With numerous regulations and laws like the European Union’s General Data Protection Regulation putting pressure on enterprises to go public with cybersecurity incidents, we’ve seen a trend of businesses disclosing breaches first and filling in the details later.

Dell provided the latest example of this trend Wednesday, announcing a “potential cybersecurity incident” that it detected earlier in the month. But despite the disclosure, it’s unclear if Dell should be celebrating or preparing for class action lawsuits. Let’s take a closer look at Dell’s notification.

First, there’s the headline — “Dell Announces Potential Cybersecurity Incident” – which is somewhat confusing because according to Dell itself, there most definitely was an incident. The company says “it detected and disrupted unauthorized activity on its network attempting to extract Dell.com customer information, which was limited to names, email addresses and hashed passwords.” It sounds like Dell thinks there was a potential breach rather than a potential cybersecurity incident.

Regardless, Dell apparently stopped the intrusion before attackers could steal any data, which is good news. But Dell qualified that statement with this portion of the announcement: “Though it is possible some of this information was removed from Dell’s network, our investigations found no conclusive evidence that any was extracted.”

The absence of evidence, however, doesn’t mean the attackers were unsuccessful. We don’t have any idea how long Dell thinks the intrusion lasted – only that it detected the unauthorized activity on Nov. 9. But we do know that the threat actor or actors attempted to extract customer data, and that it was limited to just names, email addresses and hashed passwords – though we don’t know how they were hashed (hopefully not MD5 or a similarly weak algorithm, and hopefully securely salted).
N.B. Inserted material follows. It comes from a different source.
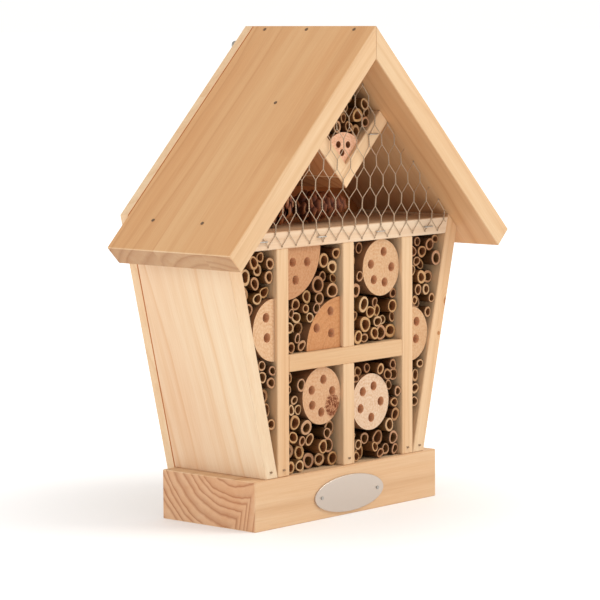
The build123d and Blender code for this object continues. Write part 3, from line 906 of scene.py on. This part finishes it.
@dataclass
class NestLogs:
    """Drilled logs: the sawn ends stay where the drawing has them, split into face, side and hole."""

    finishes: dict[str, CrosscutLog] = field(default_factory=lambda: {
        "log_upper_right": CrosscutLog("log_beech_upper", (37.0, 0.0, 158.0), face="#CFAC87"),
        "log_lower_left": CrosscutLog(
            "log_beech_scarred", (-24.0, 0.0, 80.0), face="#CFA884", scar_mm=(-12.0, 0.0, 72.2),
        ),
        "log_lower_right": CrosscutLog(
            "log_beech_lower", (27.0, 0.0, 71.0), face="#DAC0A5", contrast=0.6,
        ),
        "log_half_left": CrosscutLog("log_beech_half_a", (-70.0, 0.0, 126.0), face="#D8B590"),
        "log_half_right": CrosscutLog("log_beech_half_b", (70.0, 0.0, 112.0), face="#CFAB85"),
        "log_quarter_top": CrosscutLog(
            "log_larch_top", (-60.0, 0.0, 184.0), face="#BF9069", ring="#A57249", contrast=0.65,
        ),
        "log_quarter_foot": CrosscutLog(
            "log_larch_foot", (-3.0, 0.0, 107.0), face="#C48E60", ring="#A46C42", contrast=0.5,
            ring_mm=4.4, sway_mm=3.0,
        ),
        "log_wedge_gable": CrosscutLog(
            "log_cherry_wedge", (0.0, 0.0, 226.0), face="#EDBFA0", ring="#C08A66", contrast=0.5,
            hole="#9A6240",
        ),
    })
    rim_mm: float = 0.6

    def split(self, node: str) -> Shape:
        """Copies a log's surface and marks each face as sawn face, outer side or hole.

        A triangle that faces along the log is sawn face; any other whose corners all lie within
        a bounding outline shrunk by rim_mm is the wall of a hole.

        Args:
            node: the log's CAD node.

        Returns:
            The log with its own points for each zone, so that the zones do not blend.
        """
        points, triangles = node_points(node)
        corners = points[triangles]
        normal = np.cross(corners[:, 1] - corners[:, 0], corners[:, 2] - corners[:, 0])
        normal /= np.linalg.norm(normal, axis=1, keepdims=True)
        is_face = np.abs(normal[:, 1]) > 0.7
        centre = corners.mean(axis=1)[:, [0, 2]]
        inward = normal[:, [0, 2]]
        flat = points[:, [0, 2]]
        reach = flat @ inward.T
        beyond = (reach - np.sum(centre * inward, axis=1)[None, :]).max(axis=0)
        is_hole = ~is_face & (beyond > self.rim_mm)
        zone = np.where(is_face, Zone.FACE.value, np.where(is_hole, Zone.HOLE.value, Zone.SIDE.value))
        keys = triangles * 3 + zone[:, None].astype(int)
        used, numbers = np.unique(keys.reshape(-1), return_inverse=True)
        return Shape(
            points[used // 3], numbers.reshape(-1, 3).tolist(), {"zone": (used % 3).astype(float)}
        )

    def build(self) -> None:
        """Builds every log."""
        for node, finish in self.finishes.items():
            piece = make_piece(node.replace("log_", "nest_log_"), self.split(node))
            stand_in(piece, node, HOUSE, finish.material())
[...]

On the positive side, Dell seemed fairly confident about the scope of the intrusion. “Credit card and other sensitive customer information was not targeted,” the company said in its notification. “The incident did not impact any Dell products or services.”

The company added that it had “implemented countermeasures,” including “the hashing of our customers’ passwords and a mandatory Dell.com password reset.” Password resets are standard operating procedure for any incident, so it’s hard to judge just how severe this potential cybersecurity incident is for Dell based on those reactions. It’s also unclear what Dell means by “hashing the customer passwords.” (Did they rehash them after they were reset? Did they hash them with something different this time around? Did they add salt?)
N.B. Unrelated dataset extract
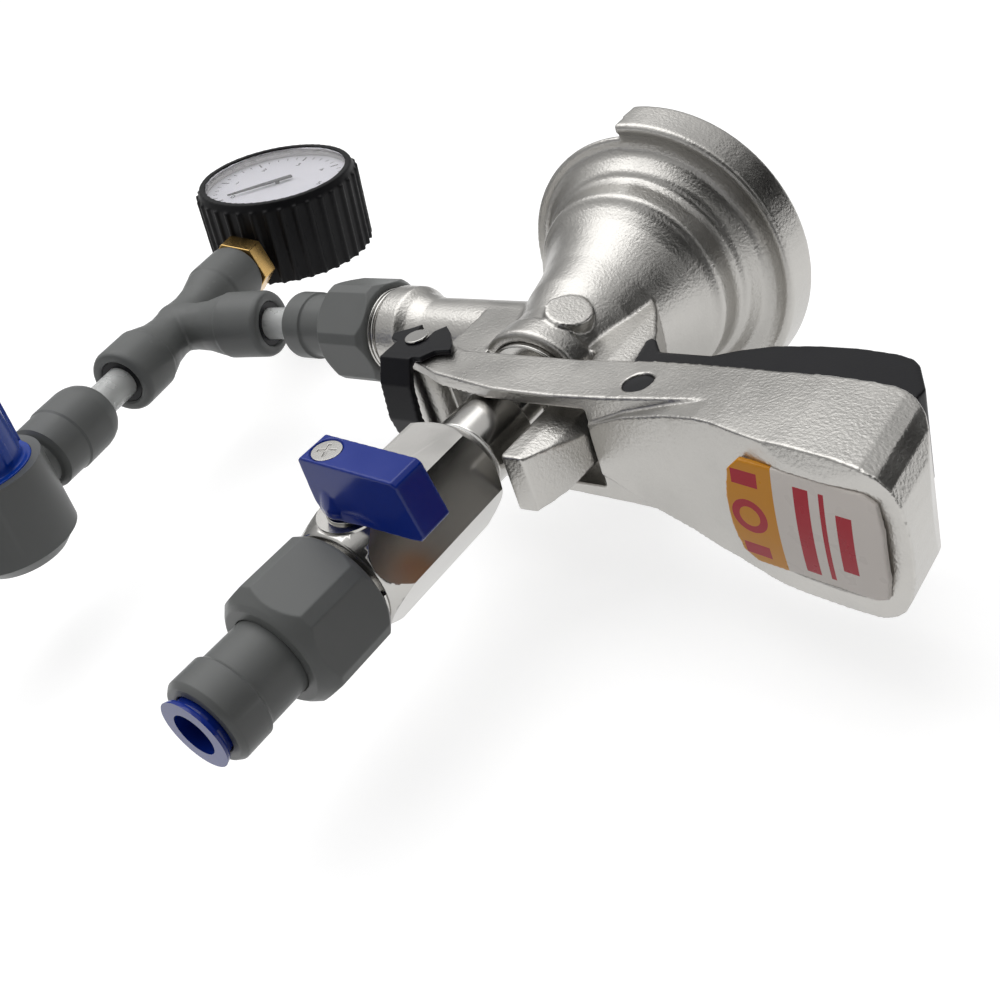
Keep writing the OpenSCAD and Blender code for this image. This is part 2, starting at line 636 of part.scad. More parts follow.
module valve_body() {
  color(bright) lay() translate([0, 0, valve_z]) difference() {
    union() {
      intersection() {
        rotate([0, 0, valve_turn - 30]) cylinder(r = valve_r, h = valve_len, $fn = 6);
        rotate_extrude($fn = fine) valve_profile();
      }
      translate([0, 0, valve_len - wall]) cylinder(r = thread_r - wall * 0.4, h = wall * 2, $fn = fine);
      translate([0, 0, valve_len + wall * 0.5]) cylinder(r = thread_r, h = wall * 4.2, $fn = fine);
      translate([0, 0, valve_len - stem_back]) rotate([0, 0, valve_turn]) rotate([0, 90, 0])
        cylinder(r = stem_r * 1.04, h = valve_af / 2 + unit * 0.6, $fn = fine);
    }
    translate([0, 0, -over]) cylinder(r = stem_r, h = wall * 4.5 + over, $fn = fine);
    translate([0, 0, wall * 4]) cylinder(r = flow_r, h = valve_len * 2, $fn = fine);
    translate([0, 0, valve_len - stem_back - ball_r - wall * 2]) cylinder(r = ball_r + wall * 0.6, h = valve_len * 2, $fn = fine);
    translate([0, 0, valve_len - stem_back]) rotate([0, 0, valve_turn]) rotate([0, 90, 0]) {
      cylinder(r = stem_r * 0.4 + run_gap, h = valve_af, $fn = fine);
      translate([0, 0, valve_af / 2 - wall * 1.4]) cylinder(r = stem_r * 0.7, h = valve_af, $fn = fine);
    }
  }
}

module valve_insert() {
  color(bright) lay() translate([0, 0, stem_z + ball_r + wall * 0.6])
    ring(ball_r + wall * 0.6, flow_r, stem_back + wall * 4.7 - ball_r - wall * 0.6);
}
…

Nevertheless, it sounds like Dell has contained the issue. The company said it’s investigating the intrusion, hired a third-party firm to conduct a separate, independent investigation, and also engaged law enforcement.

Dell’s announcement raises an important question: is this a cybersecurity win for the company? Based on the information available, Dell was able to detect threat actors on its network and stop them before they successfully extracted any data. That sounds like a win.

However, there are a lot of unknowns that could dampen the positives. We don’t know for sure that no customer data was exfiltrated, we don’t know how long the intrusion lasted, and we don’t know how the threat actors gained the unauthorized access in the first place (if it was, for example, a website flaw that was disclosed a year earlier but never fixed, then that would be bad). The answers to those questions could significantly alter the narrative.

It’s likely we’ll hear more from Dell about this incident down the road. For now, we’ll be left to wonder whether Dell gets to the chalk this up as a win or if it’s yet another negative cybersecurity headline.